Порой мне кажется, что я не смогу выносить ребенка. Моя жизнь похожа на эмоциональные качели. То вверх, то вниз — в самый ад…
— Карина сделает аборт и выйдет замуж. Полина, я сдержал обещание в нашу первую встречу и не тронул твоего брата. Но теперь судьба Ковалева в руках моего отца, и здесь я, увы, бессилен. Сейчас ты сможешь увидеться с братом. Это мое последнее слово.
Я сжимаю кулаки, до боли впиваясь ногтями в кожу. В моих глазах собираются слезы.
И онемевшими от ужаса губами я ставлю условие:
— Нет, Рустам. Ты сделаешь все, чтобы спасти моего брата. Иначе между нами все кончено.
Я вскидываю взгляд, напарываясь на такой же горящий, безумный взгляд. Бьюсь о скалы его острого взгляда, но четко, почти по слогам повторяю:
— Я клянусь тебе: иначе между нами все будет кончено.
— А ты не охренела, девочка?
От угрозы в голосе Басманова мне хочется сжаться до немыслимых размеров или превратиться в пылинку, лишь бы он навсегда оставил меня в покое.
Но я не сдаюсь и выпаливаю на одном дыхании:
— Это мое последнее слово, Рустам.
Будь его воля, Рустам бы вновь ударил по рулю. И еще раз, и еще. Вновь и вновь — до тех пор, пока я не отступлю.
Однако, вскоре вместо ожидаемой бури в салоне раздается тяжелое дыхание.
Его дыхание.
— Последнее слово, говоришь?
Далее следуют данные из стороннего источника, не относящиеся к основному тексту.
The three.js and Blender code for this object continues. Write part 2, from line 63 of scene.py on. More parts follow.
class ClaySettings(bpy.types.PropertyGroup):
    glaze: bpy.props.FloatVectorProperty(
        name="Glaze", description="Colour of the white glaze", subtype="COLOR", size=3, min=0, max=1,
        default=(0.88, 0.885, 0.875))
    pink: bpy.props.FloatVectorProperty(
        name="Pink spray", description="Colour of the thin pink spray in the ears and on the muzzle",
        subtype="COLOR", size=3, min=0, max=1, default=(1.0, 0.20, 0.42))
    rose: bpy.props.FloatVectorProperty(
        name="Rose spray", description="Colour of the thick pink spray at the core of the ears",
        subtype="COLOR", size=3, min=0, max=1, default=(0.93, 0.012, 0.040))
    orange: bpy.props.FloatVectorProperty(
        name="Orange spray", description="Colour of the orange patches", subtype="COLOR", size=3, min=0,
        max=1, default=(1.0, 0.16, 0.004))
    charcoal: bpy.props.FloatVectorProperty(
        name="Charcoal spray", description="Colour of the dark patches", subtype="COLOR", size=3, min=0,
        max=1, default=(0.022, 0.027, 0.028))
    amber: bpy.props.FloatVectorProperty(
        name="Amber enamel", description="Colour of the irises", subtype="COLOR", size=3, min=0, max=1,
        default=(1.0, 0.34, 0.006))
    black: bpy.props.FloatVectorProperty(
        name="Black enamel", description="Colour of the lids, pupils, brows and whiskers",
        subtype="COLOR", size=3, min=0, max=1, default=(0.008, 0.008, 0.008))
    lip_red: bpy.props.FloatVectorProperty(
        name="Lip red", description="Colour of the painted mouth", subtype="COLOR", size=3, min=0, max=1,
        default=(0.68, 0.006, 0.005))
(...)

И что же ты сделаешь, сбежишь? — вкрадчиво уточняет Басманов.
— Мне не придется сбегать, — тихо выдавливаю я.
— Поясни, родная, — слышу, как скрипят его зубы.
— Ты сам сбежишь от моей ненависти.
Я поднимаю глаза и обвожу его лицо внимательным взглядом. Таким болючим взглядом, что Рустам невольно отшатывается от меня настолько, насколько позволяет салон его железного коня.
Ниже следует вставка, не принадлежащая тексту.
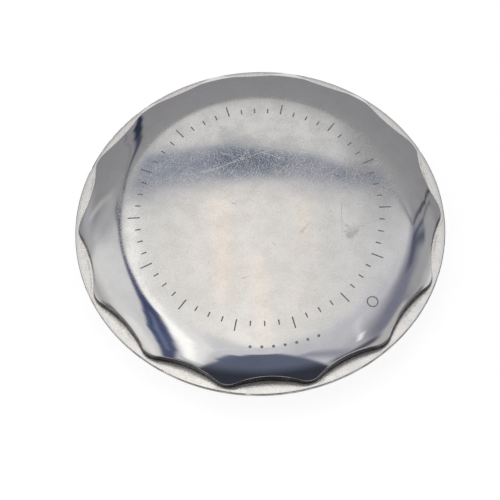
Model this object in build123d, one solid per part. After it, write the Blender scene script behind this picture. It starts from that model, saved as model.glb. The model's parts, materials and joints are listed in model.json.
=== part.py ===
from build123d import *
from math import asin, cos, degrees, isclose, pi, radians, sin, sqrt, tan
import os

# Screw-down watch case back, in millimetres. It stands on its skirt rim at z = 0,
# with its axis on Z and its polished dome up. One lobe tip points along +X.

# One overrun serves every cut.
overrun = 0.5

# Lobed grip
lobe_count = 14
rim_overhang = 0.83
lobe_depth = 0.77
tip_rounding = 1.6
rim_height = 0.5
grip_edge_round = 0.07

# Dome above the grip
crown_radius = 400.0
shoulder_width = 3.5
shoulder_radius = 6.7
cover_wall = 0.9
cavity_corner_round = 0.4

# Threaded skirt
thread_radius = 14.2
thread_pitch = 0.5
thread_height = 1.5
thread_crest_width = 0.0625
thread_lead_chamfer = 0.4
relief_height = 0.4
skirt_wall = 0.65
rim_break = 0.1
bore_break = 0.15

# Pressure ring and the groove that keeps it
ring_thickness = 0.35
ring_margin = 0.4
ring_edge_round = 0.06
groove_depth = 0.2
lip_break = 0.05
ring_running_clearance = 0.04
ring_axial_play = 0.04

# Sealing ring
seal_cord_radius = 0.4
seal_clearance = 0.04

# Engraved track on the dome, one tall stroke at each lobe
track_radius = 10.75
stroke_length = 1.08
short_stroke_length = 0.5
stroke_width = 0.13
engraving_depth = 0.06
strokes_per_lobe = 4
pip_radius = 0.13
pip_row_radius = 12.5
pip_pitch = 0.95
pip_count = 7
pip_row_bearing = -83.0
punch_outer_radius = 0.5
punch_line_width = 0.12
punch_radius = 12.6
punch_bearing = -45.0

# Thread section
thread_angle = 60.0
thread_flank_width = (thread_pitch - 2 * thread_crest_width) / 2
thread_depth = thread_flank_width / tan(radians(thread_angle / 2))
root_radius = thread_radius - thread_depth

# Radii from the axis outwards
bore_radius = root_radius - skirt_wall
neck_radius = thread_radius - groove_depth
ring_bore_radius = neck_radius + ring_running_clearance
lobe_valley_radius = neck_radius + rim_overhang
lobe_tip_radius = lobe_valley_radius + lobe_depth
ring_outer_radius = lobe_tip_radius + ring_margin
seal_inner_radius = thread_radius + seal_clearance
seal_centre_radius = seal_inner_radius + seal_cord_radius

# Heights from the skirt rim upwards
relief_top = thread_height + relief_height
land_height = 2 * seal_cord_radius + seal_clearance
land_top = relief_top + land_height
ring_bottom = land_top + ring_axial_play
ring_top = ring_bottom + ring_thickness
grip_bottom = ring_top + ring_axial_play
tip_edge_top = grip_bottom + rim_height
seal_centre_height = ring_bottom - seal_clearance - seal_cord_radius

# Dome: a large crown runs into a tight shoulder, tangent where they meet
shoulder_start_radius = lobe_tip_radius - shoulder_width
crown_angle = asin(shoulder_start_radius / crown_radius)
edge_angle = asin(sin(crown_angle) + shoulder_width / shoulder_radius)
shoulder_drop = shoulder_radius * (cos(crown_angle) - cos(edge_angle))
crown_drop = crown_radius * (1 - cos(crown_angle))
apex_height = tip_edge_top + shoulder_drop + crown_drop
crown_centre_height = apex_height - crown_radius
shoulder_centre_radius = (crown_radius - shoulder_radius) * sin(crown_angle)
shoulder_centre_height = crown_centre_height + (crown_radius - shoulder_radius) * cos(crown_angle)


def spun(outline):
    """Full turn about Z, its seam midway between two strokes and clear of the tips."""
    seam_bearing = 1.5 * 360 / (lobe_count * strokes_per_lobe)
    return Rot(0, 0, seam_bearing) * revolve(make_face(outline), axis=Axis.Z)


def turned(points):
    """Solid of revolution about Z of a closed outline of radius and height pairs."""
    corners = [Vector(radius, 0, height) for radius, height in points]
    return spun(Polyline(*corners, close=True))


def dome_under(offset, outer_radius, floor_height):
    """Everything under the dome surface, moved inwards by offset, out to a radius."""
    crown = crown_radius - offset
    shoulder = shoulder_radius - offset
    half_angle = crown_angle / 2
    edge = asin(min((outer_radius - shoulder_centre_radius) / shoulder, 1.0))
    middle_angle = (crown_angle + edge) / 2

    def on_crown(angle):
        return Vector(crown * sin(angle), 0, crown_centre_height + crown * cos(angle))

    def on_shoulder(angle):
        reach = shoulder_centre_radius + shoulder * sin(angle)
        return Vector(reach, 0, shoulder_centre_height + shoulder * cos(angle))

    crown_arc = ThreePointArc(on_crown(0), on_crown(half_angle), on_crown(crown_angle))
    shoulder_arc = ThreePointArc(on_shoulder(crown_angle), on_shoulder(middle_angle), on_shoulder(edge))
    outer_foot = Vector(on_shoulder(edge).X, 0, floor_height)
    centre_foot = Vector(0, 0, floor_height)
    outer_side = Line(on_shoulder(edge), outer_foot)
    floor = Line(outer_foot, centre_foot)
    axis_side = Line(centre_foot, on_crown(0))
    return spun(Wire([crown_arc, shoulder_arc, outer_side, floor, axis_side]))


def lobed_outline():
    """Rounded tips joined by concave scallops, tangent all the way round."""
    half_pitch = pi / lobe_count
    tip_centre = lobe_tip_radius - tip_rounding
    # The scallop's centre lies outside the valley by its own radius, and its
    # distance from the tip's centre is the sum of both radii.
    numerator = tip_rounding**2 - tip_centre**2 - lobe_valley_radius**2
    numerator += 2 * tip_centre * lobe_valley_radius * cos(half_pitch)
    denominator = 2 * (lobe_valley_radius - tip_rounding - tip_centre * cos(half_pitch))
    scallop_radius = numerator / denominator
    scallop_centre = lobe_valley_radius + scallop_radius
    across = scallop_centre * sin(half_pitch)
    along = scallop_centre * cos(half_pitch) - tip_centre
    reach = sqrt(across**2 + along**2)
    join = Vector(tip_centre + tip_rounding * along / reach, tip_rounding * across / reach)
    edges = []
    for lobe in range(lobe_count):
        bearing = lobe * 360 / lobe_count
        next_bearing = bearing + 360 / lobe_count
        start = Vector(join.X, -join.Y).rotate(Axis.Z, bearing)
        tip = Vector(lobe_tip_radius, 0).rotate(Axis.Z, bearing)
        end = join.rotate(Axis.Z, bearing)
        valley = Vector(lobe_valley_radius, 0).rotate(Axis.Z, bearing + 180 / lobe_count)
        next_start = Vector(join.X, -join.Y).rotate(Axis.Z, next_bearing)
        edges.append(ThreePointArc(start, tip, end))
        edges.append(ThreePointArc(end, valley, next_start))
    return make_face(Wire(edges))


def thread_ridge():
    """External thread above its root, cut off square at both ends of the thread."""
    buried = thread_crest_width / 2
    half_crest = thread_crest_width / 2
    half_base = thread_pitch / 2 - half_crest + buried * tan(radians(thread_angle / 2))
    base = root_radius - buried
    corners = [(base, -half_base), (thread_radius, -half_crest)]
    corners += [(thread_radius, half_crest), (base, half_base)]
    climb = thread_height + 2 * thread_pitch
    curves = []
    for radius, rise in corners:
        helix = Pos(0, 0, rise - thread_pitch) * Helix(thread_pitch, climb, radius)
        curves.append(helix.edges()[0])
    sides = [Face.make_surface_from_curves(curves[side - 1], curves[side]) for side in range(4)]
    ends = [Face(Wire.make_polygon([curve @ end for curve in curves])) for end in (0, 1)]
    ridge = Solid(Shell(sides + ends))
    inner = root_radius - thread_depth
    outer = thread_radius + overrun
    sleeve = turned([
        (inner, 0),
        (thread_radius - thread_lead_chamfer, 0),
        (thread_radius, thread_lead_chamfer),
        (outer, thread_lead_chamfer),
        (outer, thread_height),
        (inner, thread_height),
    ])
    return ridge & sleeve


def skirt():
    """Thread core, relief, gasket land and the neck that the ring turns on."""
    return turned([
        (0, 0),
        (root_radius - rim_break, 0),
        (root_radius, rim_break),
        (root_radius, relief_top - rim_break),
        (thread_radius - rim_break, relief_top),
        (thread_radius, relief_top + rim_break),
        (thread_radius, land_top - lip_break),
        (thread_radius - lip_break, land_top),
        (neck_radius, land_top),
        (neck_radius, grip_bottom + cover_wall / 2),
        (0, grip_bottom + cover_wall / 2),
    ])


def cavity():
    """Space over the movement, rounded under the dome and opened out at its mouth."""
    space = dome_under(cover_wall, bore_radius, 0)
    circles = space.edges().filter_by(GeomType.CIRCLE).sort_by(Axis.Z)
    rims = [edge for edge in circles if isclose(edge.radius, bore_radius)]
    space = fillet(rims[-1], cavity_corner_round)
    mouth = turned([
        (0, -overrun),
        (bore_radius + bore_break + overrun, -overrun),
        (bore_radius, bore_break),
        (0, bore_break),
    ])
    return space + mouth


def on_dome(radius, bearing):
    """Place square to the dome surface, at a radius and a bearing in degrees."""
    if radius < shoulder_start_radius:
        angle = asin(radius / crown_radius)
        height = crown_centre_height + crown_radius * cos(angle)
    else:
        angle = asin((radius - shoulder_centre_radius) / shoulder_radius)
        height = shoulder_centre_height + shoulder_radius * cos(angle)
    return Rot(0, 0, bearing) * Pos(radius, 0, height) * Rot(0, degrees(angle), 0)


def engraving():
    """Cutters for the track, the row of pips and the small round punch mark."""
    sink = Pos(0, 0, -engraving_depth)
    reach = engraving_depth + overrun
    tall_stroke = sink * extrude(SlotOverall(stroke_length, stroke_width), reach)
    short_shift = Pos((short_stroke_length - stroke_length) / 2, 0, 0)
    short_stroke = short_shift * sink * extrude(SlotOverall(short_stroke_length, stroke_width), reach)
    pip = sink * extrude(Circle(pip_radius), reach)
    punch_line = Circle(punch_outer_radius) - Circle(punch_outer_radius - punch_line_width)
    punch = sink * extrude(punch_line, reach)
    total = lobe_count * strokes_per_lobe
    cutters = [on_dome(punch_radius, punch_bearing) * punch]
    for index in range(total):
        stroke = short_stroke if index % strokes_per_lobe else tall_stroke
        cutters.append(on_dome(track_radius, index * 360 / total) * stroke)
    for index in range(pip_count):
        step = (index - (pip_count - 1) / 2) * degrees(pip_pitch / pip_row_radius)
        cutters.append(on_dome(pip_row_radius, pip_row_bearing + step) * pip)
    return cutters


def back_cover():
    """Polished lobed dome in one piece with its threaded skirt."""
    dome = dome_under(0, lobe_tip_radius + overrun, grip_bottom - overrun)
    prism = extrude(lobed_outline(), apex_height + overrun - grip_bottom)
    grip = Pos(0, 0, grip_bottom) * prism & dome
    top_edges = [edge for edge in grip.edges() if edge.center().Z > grip_bottom + rim_height / 4]
    grip = fillet(top_edges, grip_edge_round)
    body = grip + skirt() + thread_ridge()
    body = body - cavity()
    return body - engraving()


def pressure_ring():
    """Thin flat ring, free to turn in the groove under the grip."""
    profile = turned([
        (ring_bore_radius, ring_bottom),
        (ring_outer_radius, ring_bottom),
        (ring_outer_radius, ring_top),
        (ring_bore_radius, ring_top),
    ])
    circles = profile.edges().filter_by(GeomType.CIRCLE)
    rims = [edge for edge in circles if isclose(edge.radius, ring_outer_radius)]
    return fillet(rims, ring_edge_round)


def sealing_ring():
    """Round rubber cord in a closed ring on the land, under the pressure ring."""
    cord = Torus(seal_centre_radius, seal_cord_radius)
    return Pos(0, 0, seal_centre_height) * cord


os.makedirs("parts", exist_ok=True)
export_step(back_cover(), "parts/back_cover.step")
export_step(pressure_ring(), "parts/pressure_ring.step")
export_step(sealing_ring(), "parts/sealing_ring.step")
print("height", round(apex_height, 3), "across", round(2 * ring_outer_radius, 3))
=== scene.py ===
import json
import math
import bmesh
import bpy
from mathutils import Matrix, Vector

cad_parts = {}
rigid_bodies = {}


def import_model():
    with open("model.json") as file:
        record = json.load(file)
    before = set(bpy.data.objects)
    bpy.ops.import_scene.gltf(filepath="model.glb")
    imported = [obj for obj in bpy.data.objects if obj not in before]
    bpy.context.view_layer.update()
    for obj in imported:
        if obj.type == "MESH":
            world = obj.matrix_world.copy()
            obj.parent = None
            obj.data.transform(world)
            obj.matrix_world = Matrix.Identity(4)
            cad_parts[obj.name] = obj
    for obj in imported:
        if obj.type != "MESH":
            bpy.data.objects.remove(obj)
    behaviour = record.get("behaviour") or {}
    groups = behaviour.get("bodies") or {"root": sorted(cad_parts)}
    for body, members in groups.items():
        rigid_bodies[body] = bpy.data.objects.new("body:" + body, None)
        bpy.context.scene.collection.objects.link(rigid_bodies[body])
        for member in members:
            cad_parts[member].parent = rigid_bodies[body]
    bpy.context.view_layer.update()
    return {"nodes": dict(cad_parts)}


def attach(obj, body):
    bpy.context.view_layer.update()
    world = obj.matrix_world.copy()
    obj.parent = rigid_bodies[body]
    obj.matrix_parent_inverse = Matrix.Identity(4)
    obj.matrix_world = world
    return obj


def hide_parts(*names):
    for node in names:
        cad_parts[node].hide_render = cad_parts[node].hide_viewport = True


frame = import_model()
mm = 0.001
print("frame loaded:", ", ".join(sorted(frame["nodes"])))

scene = bpy.context.scene
scene.view_settings.view_transform = "Standard"


# Helpers for node trees
def feed(tree, socket, value):
    if isinstance(value, bpy.types.NodeSocket):
        tree.links.new(value, socket)
    else:
        socket.default_value = value


def addNode(tree, kind, inputs=None, **settings):
    made = tree.nodes.new(kind)
    for name, value in settings.items():
        setattr(made, name, value)
    for key, value in (inputs or {}).items():
        feed(tree, made.inputs[key], value)
    return made


def calc(tree, operation, *values):
    made = addNode(tree, "ShaderNodeMath", operation=operation)
    for socket, value in zip(made.inputs, values):
        feed(tree, socket, value)
    return made.outputs[0]


def gather(tree, operation, values):
    result = values[0]
    for value in values[1:]:
        result = calc(tree, operation, result, value)
    return result


def times(tree, *values):
    return gather(tree, "MULTIPLY", values)


def plus(tree, *values):
    return gather(tree, "ADD", values)


def most(tree, *values):
    return gather(tree, "MAXIMUM", values)


def vectorCalc(tree, operation, *values):
    made = addNode(tree, "ShaderNodeVectorMath", operation=operation)
    for socket, value in zip(made.inputs, values):
        feed(tree, socket, value)
    return made.outputs["Value" if operation in ("LENGTH", "DOT_PRODUCT") else "Vector"]


def scaled(tree, vector, factor):
    return addNode(tree, "ShaderNodeVectorMath", {0: vector, "Scale": factor}, operation="SCALE").outputs[0]


def apartXYZ(tree, vector):
    return addNode(tree, "ShaderNodeSeparateXYZ", {0: vector}).outputs


def joinXYZ(tree, x, y, z=0.0):
    return addNode(tree, "ShaderNodeCombineXYZ", {"X": x, "Y": y, "Z": z}).outputs[0]


# Distance from the upright axis through the middle
def radiusOf(tree, parts):
    return vectorCalc(tree, "LENGTH", joinXYZ(tree, parts["X"], parts["Y"]))


def softStep(tree, value, low, high):
    inputs = {"Value": value, "From Min": low, "From Max": high}
    return addNode(tree, "ShaderNodeMapRange", inputs, interpolation_type="SMOOTHSTEP").outputs["Result"]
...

Дьявол отшатнулся и сжал кулаки. Все идет не по его планам — я его не слушаюсь. Я не становлюсь покорной, не плавлюсь в его руках подобно пластилину.
Через несколько секунд сильно хлопает водительская дверь. Мрачная фигура Рустама некоторое время маячит у капота — он собирается с силами. И лишь после этого распахивает мою дверь. Также резко и грубо.
— Выходи! — велит сквозь зубы.
Я слушаюсь. Если я хочу спасти брата, то сейчас я должна слушаться.
Я покидаю салон автомобиля, окунаясь в летнюю прохладу ночи, и тут же оказываюсь прижатой к автомобилю. Летнее платье задирается до бедер, и распаленная кожа касается прохладной стали.
— Не смей мне угрожать, — цедит он.
— Не смею, — шепчу в ответ.
— Не смей!
Я усмехаюсь ему в лицо. Басманов злится, потому что осознает свое поражение.
Ведь я не отступлю. Он читает это в моих глазах.
— Неужели со своим братом ты бы смог поступить также, как поступаешь с моим братом?
Мой вопрос оказывается риторическим. Молча Рустам закрывает машину и отлепляет меня от нее, толкая в неизвестность.
Дьявол не ответил. Молча провел мимо мрачных деревьев и завел в пустое заброшенное здание. Сегодня я уже не надеялась попасть домой.
С каждым шагом мое сердце билось сильнее, а дыхание сбивалось. Ноги путались, и я шла откровенно наощупь, и лишь изредка Рустам хватал меня за руку и задавал направление. Здесь царила темнота, и только в одном месте показался отблеск света.